TL;DR: The Death of the Linear Workflow

For years, "marketing automation" meant "if this, then that." You triggered an email when a lead signed up. You scheduled a post for Tuesday at 10 AM.

In 2026, that's table stakes. The real winners are moving toward Agentic Workflows. Instead of a rigid sequence, they use autonomous AI agents that can reason, plan, and pivot. They don't just send the email; they analyze the lead's real-time behavior across three different platforms and decide which email to send, when to send it, and how to adjust the offer on the fly.


The Great Shift: From Automation to Orchestration

Most agencies are still stuck in the "Automation Era." They have a series of Zapier hooks and scheduled newsletters. While efficient, this approach is brittle. If a lead's behavior changes, the linear sequence keeps firing, often feeling robotic and out of touch.

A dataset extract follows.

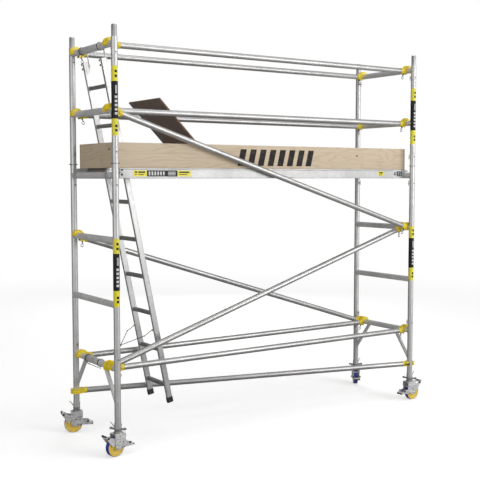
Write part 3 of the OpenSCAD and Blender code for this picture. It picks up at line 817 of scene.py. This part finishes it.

Enter the Orchestration Era.

Agentic AI doesn't follow a map; it follows a goal.

Linear Automation vs. Agentic Orchestration

Feature Linear Automation (The Old Way) Agentic Orchestration (The 2026 Way)
Logic Deterministic (If/Then) Probabilistic (Reasoning & Planning)
Execution Scheduled / Triggered Goal-Oriented / Autonomous
Adaptability Rigid; requires manual updates Dynamic; self-optimizes in real-time
User Experience "One size fits all" sequences Hyper-personalized, behavior-driven
Management High manual oversight of "zaps" High-level goal setting & auditing

How Agentic Workflows Actually Work in an Agency

If you're running a digital agency, an agentic workflow isn't a single tool—it's a system of specialized AI agents working in concert.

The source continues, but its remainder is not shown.